Under a proposal being considered by the House Government Reform and Oversight Subcommittee on the Civil Service, federal managers would not be permitted to issue pass or fail evaluations to employees. While agencies have traditionally used a five-tiered evaluation system, ranging from unacceptable to outstanding, several agencies, including the Social Security Administration, are experimenting with two-tier, pass/fail appraisals.

"People really care about how they are viewed," said Rep. Elijah Cummings, D-Md. "If someone said I was 'good,' I'd try to figure out how I could get to 'excellent.' People want to know where they stand."

Rep. Pete Sessions, R-Texas, agreed with Cummings.

"I believe this two-tier performance system is bad," Sessions said. "It's not the way we should go."

But Office of Personnel Management Director Janice Lachance argued that banning pass/fail systems would deny agencies the flexibility to design their own evaluation programs.

"Each agency has a different culture," Lachance said. "The pass/fail system in some agencies is working rather well. There's room for both approaches."

Lachance noted that under the five-tier system, managers have traditionally rated most of their employees in the top two tiers, suggesting that supervisors do not like to downgrade poor performing employees. The pass/fail system avoids assigning labels to employees, allowing managers to focus on real performance issues, Lachance said.

Robert Tobias, president of the National Treasury Employees Union, said union agreements with agencies that have pass/fail systems require managers to meet with employees frequently to discuss ways to improve performance. In many agencies with five-tier systems, managers don't explain their ratings, Tobias said.

"What we see is a failure of managerial will, not a failure of the system itself," Tobias said.

American Federation of Government Employees President Bobby Harnage said employees and managers who use pass/fail appraisals are satisfied with them.

But Patrick Korten, an OPM official during the Reagan administration who is now with the Cato Institute, a libertarian think tank, said pass/fail evaluations are bad for morale.

"The growing popularity of so-called pass/fail performance appraisal systems in federal agencies threatens to make appraisals virtually meaningless," said Korten. "It's important for employees to know how their work is being assessed by management. There is nothing more damaging to the morale of a hard-working, high-performing employee than to receive the same performance rating as some unmotivated schlump who's barely getting by."

According to OPM data, in 1995 the average rating on the five-tier system for GS-13 to GS-15 supervisors and managers was 4.43. The average for other GS-13 to GS-15 employees was 4.3, and the average for GS-1 to GS-12 employees was 4.13.

The proposed ban on pass/fail appraisal systems is part of a civil service reform legislative package the Civil Service Subcommittee is considering this session. The panel is also considering a proposal to give more weight to performance appraisals during reductions-in-force.

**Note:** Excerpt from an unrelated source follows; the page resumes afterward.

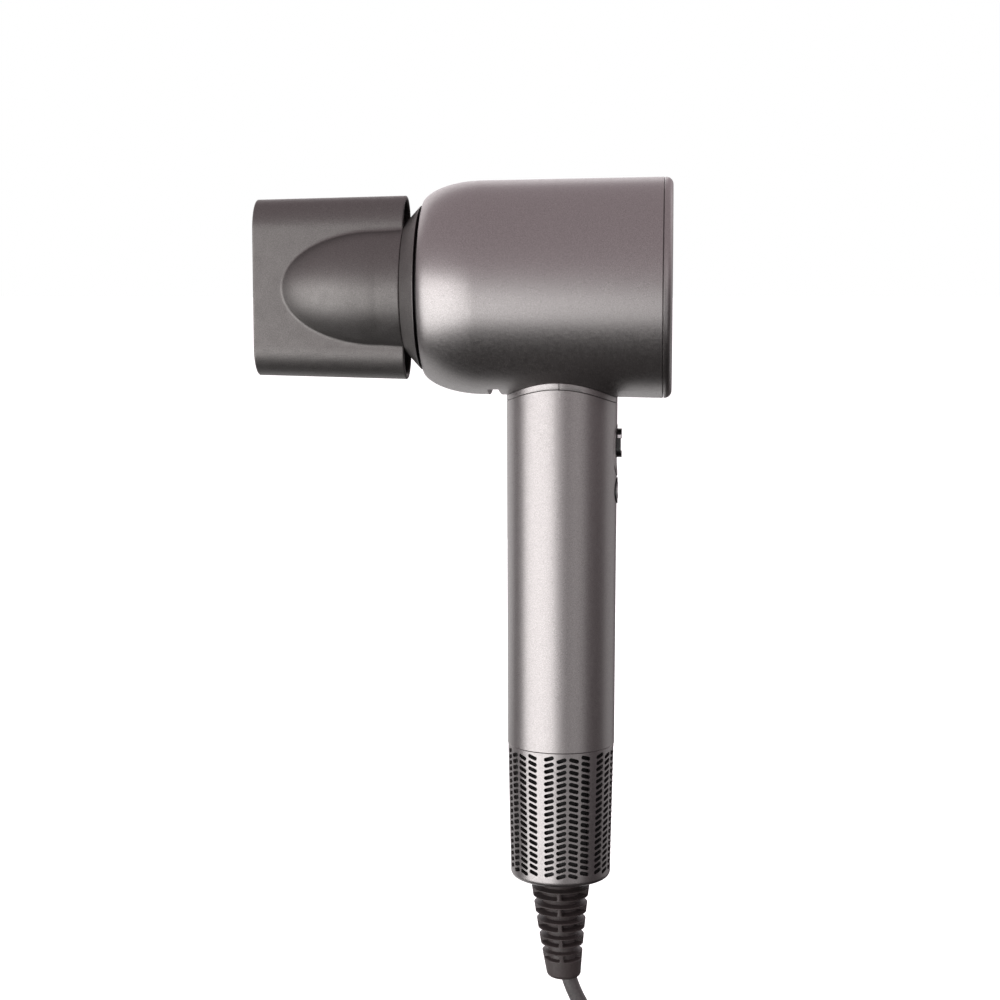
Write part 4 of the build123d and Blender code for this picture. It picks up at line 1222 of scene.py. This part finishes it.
class DRYER_OT_cord(bpy.types.Operator):
    """Lays the cord along its fall, its coil and its lead to the plug, and puts the tie round its coil"""

    bl_idname = "dryer.cord"
    bl_label = "Cord"

    def execute(self, context):
        cord = context.scene.dryer_cord
        points = drop_route() + coil_turns(cord) + self.last_half_turn(cord) + lead_route(cord)
        curve = bpy.data.curves.new("power_flex", "CURVE")
        curve.dimensions = "3D"
        spline = curve.splines.new("NURBS")
        spline.points.add(len(points) - 1)
        for point, place in zip(spline.points, points):
            point.co = (*place, 1)
        spline.order_u = 3
        spline.use_endpoint_u = True
        spline.resolution_u = 6
        curve.bevel_depth = cord.diameter / 2
        curve.bevel_resolution = 5
        curve.use_fill_caps = True
        flex = bpy.data.objects.new("power_flex", curve)
        context.scene.collection.objects.link(flex)
        tie = self.tie(cord)
        curve.materials.append(finish_of("cord_jacket"))
        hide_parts("power_cord", "cord_coil", "plug_lead")
        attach(flex, "dryer")
        return {"FINISHED"}

    def last_half_turn(self, cord):
        """From the side where the turns begin, half way round to the plug's side."""
        radius = coil_outer_r - 0.5 * cord.diameter
        points = []
        for step in range(1, 8):
            angle = math.pi / 2 - math.pi * step / 8
            points.append(coil_point(radius, angle, cord.diameter / 2))
        return points

    def tie(self, cord):
        """A hook-and-loop strap with rounded corners, round the coil's section."""
        lowest, highest = low("cord_tie"), high("cord_tie")
        half_width = (highest.y - lowest.y) / 2
        inner = coil_outer_r - 3 * cord.diameter
        thick = 1.0 * MM
        section = [
            (coil_centre.x + inner - 0.2 * MM, floor_z + 0.05 * MM),
            (coil_centre.x + coil_outer_r + 0.2 * MM, floor_z + 0.05 * MM),
            (coil_centre.x + coil_outer_r + 0.2 * MM, floor_z + 3 * cord.diameter + 0.2 * MM),
            (coil_centre.x + inner - 0.2 * MM, floor_z + 3 * cord.diameter + 0.2 * MM),
        ]
        inside = round_corners(section, 2.4 * MM, 6)
        centre = Vector((sum(p[0] for p in section) / 4, sum(p[1] for p in section) / 4))
        vertices = []
        rows = [(-half_width, 0.0), (half_width, 0.0), (half_width, thick), (-half_width, thick)]
        for y, out in rows:
            for x, z in inside:
                away = Vector((x, z)) - centre
                away.normalize()
                place = Vector((x, z)) + away * out
                vertices.append((place.x, coil_centre.y + y, max(place.y, floor_z)))
        strap = new_object("coil_tie", vertices, ring_faces(len(rows), len(inside)), 50)
        return finish_piece(strap, finish_of("woven_tie"), "tie", "dryer", "cord_tie")


# ---------------------------------------------------------------- pieces kept as the frame has them
finish_of_slot = {
    "body_paint": "metallic_paint",
    "nozzle_plastic": "satin_plastic",
    "black_plastic": "black_plastic",
    "control_black": "gloss_black",
    "control_bright": "bright_silver",
    "control_ring": "gloss_black",
    "mica": "mica_sheet",
    "resistance_wire": "heater_wire",
    "circuit_board": "board_green",
    "steel": "turned_steel",
    "copper": "copper_wire",
    "mesh": "dark_mesh",
    "mount_rubber": "soft_rubber",
    "relief_rubber": "relief_rubber",
    "cord_rubber": "cord_jacket",
    "tie": "woven_tie",
    "plug_plastic": "plug_plastic",
    "pin_metal": "pin_nickel",
}


class DRYER_OT_kept(bpy.types.Operator):
    """Gives the pieces that keep the frame's own shape their finishes"""

    bl_idname = "dryer.kept"
    bl_label = "Kept pieces"

    def execute(self, context):
        for part in frame["record"]["subparts"]:
            node = frame["nodes"][part["node"]]
            finish = finish_of(finish_of_slot[part["material_slot"]])
            if part["node"] == "switch_bezel":
                finish = finish_of("metallic_paint")
            for slot in node.material_slots:
                slot.material = finish
        return {"FINISHED"}


# ---------------------------------------------------------------- add-on
class DRYER_PT_panel(bpy.types.Panel):
    """Lists the steps and the sizes"""

    bl_idname = "DRYER_PT_panel"
    bl_label = "Hair dryer"
    bl_space_type = "VIEW_3D"
    bl_region_type = "UI"
    bl_category = "Hair dryer"

    def draw(self, context):
        for operator in operators:
            self.layout.operator(operator.bl_idname)
        for name in settings_of:
            group = getattr(context.scene, "dryer_" + name)
            box = self.layout.box()
            box.label(text=name)
            for key in group.bl_rna.properties.keys():
                if key not in ("rna_type", "name"):
                    box.prop(group, key)


operators = (
    DRYER_OT_camera,
    DRYER_OT_finishes,
    DRYER_OT_cord,
    DRYER_OT_stage,
    DRYER_OT_kept,
    DRYER_OT_barrel,
    DRYER_OT_nozzle,
    DRYER_OT_handle,
    DRYER_OT_sleeve,
    DRYER_OT_relief,
)


def register():
    for kind in (*settings_of.values(), *operators, DRYER_PT_panel):
        bpy.utils.register_class(kind)
    for name, kind in settings_of.items():
        setattr(bpy.types.Scene, "dryer_" + name, bpy.props.PointerProperty(type=kind))


def unregister():
    for name in settings_of:
        delattr(bpy.types.Scene, "dryer_" + name)
    for kind in reversed((*settings_of.values(), *operators, DRYER_PT_panel)):
        bpy.utils.unregister_class(kind)


def main():
    register()
    for operator in operators:
        group, name = operator.bl_idname.split(".")
        getattr(getattr(bpy.ops, group), name)()


if __name__ == "__main__":
    main()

But union officials and OPM's Lachance also came down against the RIF proposal, arguing that performance is already a factor in deciding who will be laid off. The two sides were also wary of a proposal that would ban people who have drug convictions from working for the federal government.

They argued that a time limit should be placed on the measure, so that drug convictions do not haunt reformed substance abusers for their entire careers.